Published 10/23/2019, 01:57 AM
Updated 07/09/2023, 06:31 AM

Summary

  • The long-leading indicators are positive.
  • The yield curve inversion is improving.
  • Retail sales have returned to growth.
  • The purpose of the Turning Point Newsletter is to look at the long-leading, leading, and coincidental economic indicators to determine if the economic trajectory has changed from expansion to contraction - to see if the economy has reached a "Turning Point."

    Takeaway

    My recession probability in the next 6-12 months is still 20%. But that is subject to a downward revision of 15% in the next few weeks. Long-leading indicators show no financial market stress, which a now liquidity-sensitive Federal Reserve will further. The primary reason supporting the 20% figure - the inverted yield curve - is improving, while building permits indicate the housing market has returned to expansion. The moving averages of the monthly gains in retail sales are all positive, indicating consumer activity is no longer the lull of the Spring.

    I'd like to see the yield curve continue to improve for the next few weeks before lowering the percentage.

    Long-Leading Indicators

    These indicators are positive:

    M2 Money Stock Chart

    The Federal Reserve has increased the money supply, growing M2 from a pace slightly over 3% to about 6.5% in the latest reading. Part of this is the Fed's response to the money market crunch in the fixed-income markets over the last month.

    CCC Yields Chart

    CCC yields - which have drifted higher for the last few months - are still at very respectable levels.

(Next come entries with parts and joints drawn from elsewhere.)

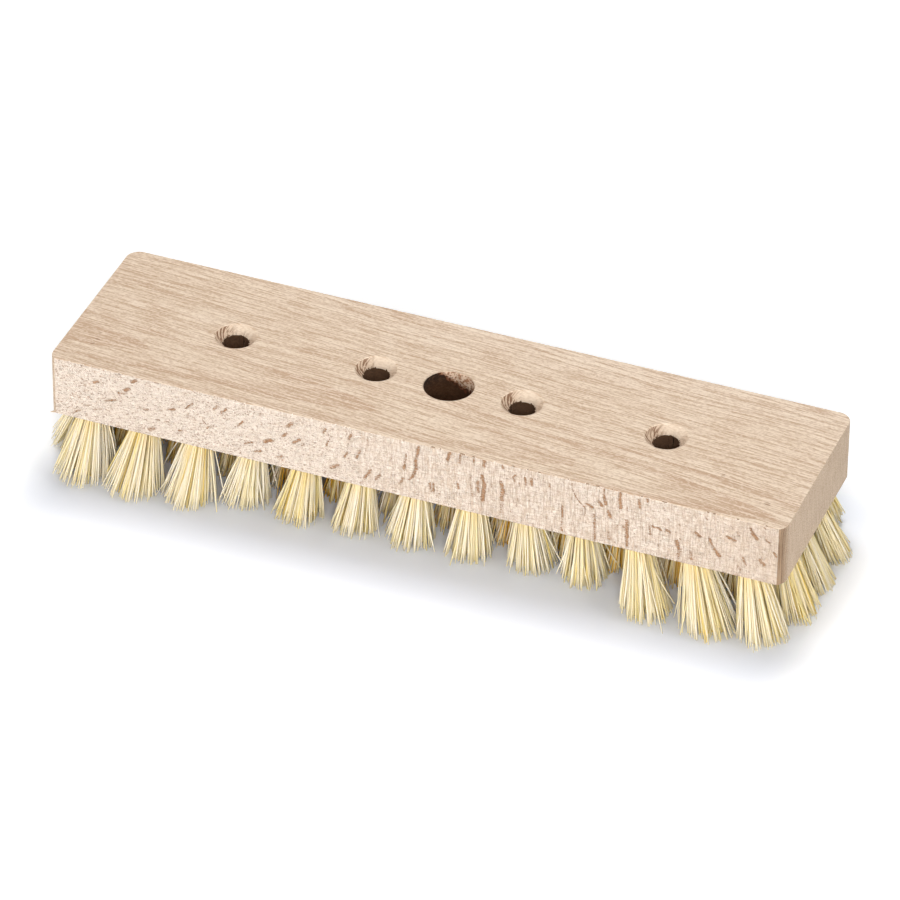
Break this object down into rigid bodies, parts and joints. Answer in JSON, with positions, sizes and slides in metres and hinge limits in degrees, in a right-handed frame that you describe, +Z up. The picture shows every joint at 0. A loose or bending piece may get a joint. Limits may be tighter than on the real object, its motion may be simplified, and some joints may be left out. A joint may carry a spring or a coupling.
{
  "type": "floor scrub brush",
  "caption": "Long rectangular wooden scrub brush head with countersunk fixing holes, a round handle hole and rows of stiff plant-fibre tufts.",
  "frame": {"origin": "middle of the footprint, on the floor that the tufts stand on", "axes": "+X along the block, +Y across it away from the pictured long side, +Z up out of the block's top face"},
  "size_m": [0.3123, 0.0977, 0.053],
  "materials": {
    "beech": "planed top, rough-sawn sides, raw",
    "plant_fibre": "raw stiff plant fibre, cut ends"
  },
  "bodies": {
    "root": {"beech_block": "beech", "tuft_front_01": "plant_fibre", "tuft_front_02": "plant_fibre", "tuft_front_03": "plant_fibre", "tuft_front_04": "plant_fibre", "tuft_front_05": "plant_fibre", "tuft_front_06": "plant_fibre", "tuft_front_07": "plant_fibre", "tuft_front_08": "plant_fibre", "tuft_front_09": "plant_fibre", "tuft_front_10": "plant_fibre", "tuft_front_11": "plant_fibre", "tuft_front_12": "plant_fibre", "tuft_front_13": "plant_fibre", "tuft_second_01": "plant_fibre", "tuft_second_02": "plant_fibre", "tuft_second_03": "plant_fibre", "tuft_second_04": "plant_fibre", "tuft_second_05": "plant_fibre", "tuft_second_06": "plant_fibre", "tuft_second_07": "plant_fibre", "tuft_second_08": "plant_fibre", "tuft_second_09": "plant_fibre", "tuft_second_10": "plant_fibre", "tuft_second_11": "plant_fibre", "tuft_second_12": "plant_fibre", "tuft_second_13": "plant_fibre", "tuft_second_14": "plant_fibre", "tuft_middle_01": "plant_fibre", "tuft_middle_02": "plant_fibre", "tuft_middle_03": "plant_fibre", "tuft_middle_04": "plant_fibre", "tuft_fourth_01": "plant_fibre", "tuft_fourth_02": "plant_fibre", "tuft_fourth_03": "plant_fibre", "tuft_fourth_04": "plant_fibre", "tuft_fourth_05": "plant_fibre", "tuft_fourth_06": "plant_fibre", "tuft_fourth_07": "plant_fibre", "tuft_fourth_08": "plant_fibre", "tuft_fourth_09": "plant_fibre", "tuft_fourth_10": "plant_fibre", "tuft_fourth_11": "plant_fibre", "tuft_fourth_12": "plant_fibre", "tuft_fourth_13": "plant_fibre", "tuft_fourth_14": "plant_fibre", "tuft_back_01": "plant_fibre", "tuft_back_02": "plant_fibre", "tuft_back_03": "plant_fibre", "tuft_back_04": "plant_fibre", "tuft_back_05": "plant_fibre", "tuft_back_06": "plant_fibre", "tuft_back_07": "plant_fibre", "tuft_back_08": "plant_fibre", "tuft_back_09": "plant_fibre", "tuft_back_10": "plant_fibre", "tuft_back_11": "plant_fibre", "tuft_back_12": "plant_fibre", "tuft_back_13": "plant_fibre"}
  },
  "joints": []
}
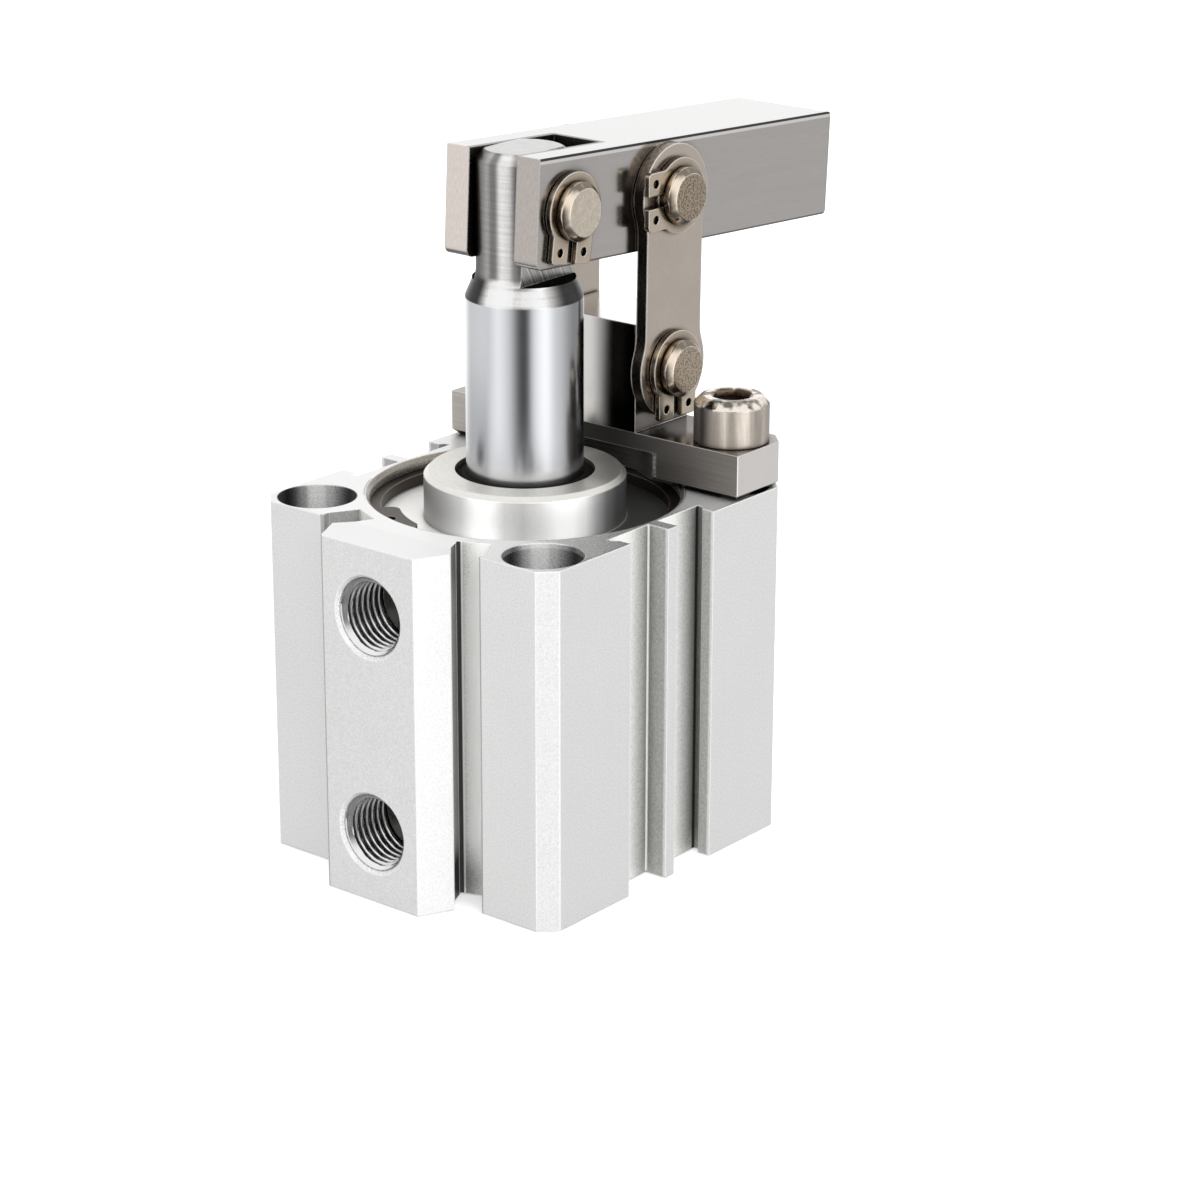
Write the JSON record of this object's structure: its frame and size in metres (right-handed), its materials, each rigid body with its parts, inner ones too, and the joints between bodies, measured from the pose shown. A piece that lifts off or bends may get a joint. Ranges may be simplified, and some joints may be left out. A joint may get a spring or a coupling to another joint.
{
  "type": "pneumatic lever clamp cylinder",
  "caption": "Compact square air cylinder whose rod works a linked lever: the forked clamp arm swings down as the rod comes out and lifts clear as it goes back.",
  "frame": {"origin": "where the rod axis meets the rear end face of the body, on which it is mounted and stands", "axes": "+Z along the rod, the way it comes out; -Y out of the ports; +Y the way the clamp arm reaches; hinge pins along X"},
  "size_m": [0.064, 0.113, 0.1225],
  "materials": {
    "body_aluminium": "fine blasted and clear anodised",
    "turned_aluminium": "turned and clear anodised",
    "rod_steel": "hard chromed and polished, satin on neck and tongue",
    "nickelled_steel": "ground and nickel plated",
    "pin_steel": "nickel plated, champagne tone",
    "spring_steel": "nickel plated spring steel",
    "dark_spring_steel": "phosphated spring steel",
    "seal_rubber": "black nitrile or polyurethane",
    "bush_bronze": "sintered bronze",
    "guide_plastic": "filled bearing plastic",
    "magnet": "bonded magnet"
  },
  "bodies": {
    "body": {"cylinder_body": "body_aluminium", "front_cover": "turned_aluminium", "front_cover_o_ring": "seal_rubber", "rod_bush": "bush_bronze", "rod_seal": "seal_rubber", "rod_wiper": "seal_rubber", "front_retaining_ring": "dark_spring_steel", "rear_cover": "turned_aluminium", "rear_cover_o_ring": "seal_rubber", "rear_retaining_ring": "dark_spring_steel", "front_bumper": "seal_rubber", "rear_bumper": "seal_rubber", "pivot_bracket": "nickelled_steel", "bracket_screws": "pin_steel", "post_pin": "pin_steel", "post_pin_rings": "spring_steel"},
    "rod": {"piston": "turned_aluminium", "piston_rear_seal": "seal_rubber", "piston_magnet": "magnet", "piston_guide_ring": "guide_plastic", "piston_front_seal": "seal_rubber", "piston_nut": "pin_steel", "piston_rod": "rod_steel", "rod_pin": "pin_steel", "rod_pin_rings": "spring_steel"},
    "arm": {"clamp_arm": "nickelled_steel"},
    "links": {"link_right": "nickelled_steel", "link_left": "nickelled_steel", "arm_pin": "pin_steel", "arm_pin_rings": "spring_steel"}
  },
  "joints": [
    {"name": "rod_slide", "type": "slide", "parent": "body", "child": "rod", "axis": [0, 0, 1], "range_m": [-0.02, 0]},
    {"name": "arm_tilt", "type": "hinge", "parent": "rod", "child": "arm", "pos_m": [0, 0, 0.1128], "axis": [1, 0, 0], "range_deg": [0, 46.6]},
    {"name": "link_swing", "type": "hinge", "parent": "body", "child": "links", "pos_m": [0, 0.02475, 0.0814], "axis": [1, 0, 0], "range_deg": [0, 10.95]}
  ],
  "couplings": [
    {"joint": "arm_tilt", "follows": "rod_slide", "rad_per_m": -40.598},
    {"joint": "link_swing", "follows": "rod_slide", "rad_per_m": -9.509}
  ]
}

The spike in 2016 was caused by the oil market selling-off, which led to a sharp increase in the yields of energy sector debt.

    St. Louis And Kansas City Financial Stress Indexes

    Finally, there is no sign of any stress in the financial system. The chart above contains four measures of financial stress: the St. Louis and Kansas City financial stress indexes, along with the Chicago Fed's leverage and risk indexes. All four are at very low levels.

    Leading indicators conclusion: corporate yields are contained, the Fed is increasing the money supply to further lubricate the money market, and the level of stress in the financial system is very low. These are all positive developments.

    Leading Indicators

    Leading indicators are mostly positive as well.

    Leading Indicators

    As noted above, the money market experienced heightened stress over the last few months, causing commercial paper rates to spike (left chart). The Fed has responded with several programs. There is no sign of stress in the labor market as shown in the 4-week moving average of initial unemployment claims (right chart).

    New Private Housing Units

    Building permits were a key reason for my increased possibility of a recession earlier this year. But this statistic has reversed its downward trajectory and is now just shy of its high for the expansion.

    Finally, the yield curve's overall picture has improved:

    The 10-Year-3-Month Spread

    The 10-year-3-month spread is now barely positive after spending most of the summer inverted.

    And the belly of the curve is also showing fewer signs of economic stress:

    7/5/3-Year-1-Year Spreads

    A few of the 7/5/3-year-1-year spreads - which have been inverted in varying degrees - are now positive.

    10/7/5-Year Spreads

    And the 10/7/5-year spreads - which have also been trending lower for the last year - are now widening a bit.

    Coincidental Indicators Conclusion: these have all clearly improved. Building permits are near expansion highs while the yield curve has widened.

    Coincidental Data

    This week, the Census released the latest retail sales data, which reported a .3% M/M decline. But the overall trend of this data is positive:

    Real Retail & Food Services Sales

    The right chart shows the total value, which trended sideways for about nine months at the end of last year and the first part of this year. But it has since started increasing again. The right chart shows the Y/Y percentage gain, which is once again growing.

    The underlying trend in retail sales is positive:

    3, 6, And 12-Month Moving Averages

    Data from the St. Louis Federal Reserve's FRED system; author's calculations

    The above chart removes the monthly noise from the retail sales data by converting the monthly numbers into 3-, 6-, and 12-month moving averages. All are now converging just below the $500 million/month change, indicating that this part of the economy is doing pretty well.

    Industrial Production Index

    This week, the Federal Reserve issued the latest industrial production data which contained a .4% decline. The overall trend for this series is weak:

    The left chart shows the total level, which dropped at the end of last year but has since stabilized. The right chart shows that the Y/Y percentage change has been trending lower and is now modestly negative.

    A look at the last six months of data explains the reason for the weakness:

    Industrial Production Seasonally Adjusted

    The data is experiencing a "one-step forward, two steps back" trend, with a month of expansion followed by a contraction. For example, in April, July, and September (in red), the top-line number and a majority of the sub-indexes declined. But in other months, a majority of the headline and underlying numbers increased.

    The coincidental data is mostly positive. The labor market is strong and retail sales resumed growth after a lull in 4Q19-1Q10. But industrial production is fluctuating between positive and negative months due to heightened trade friction.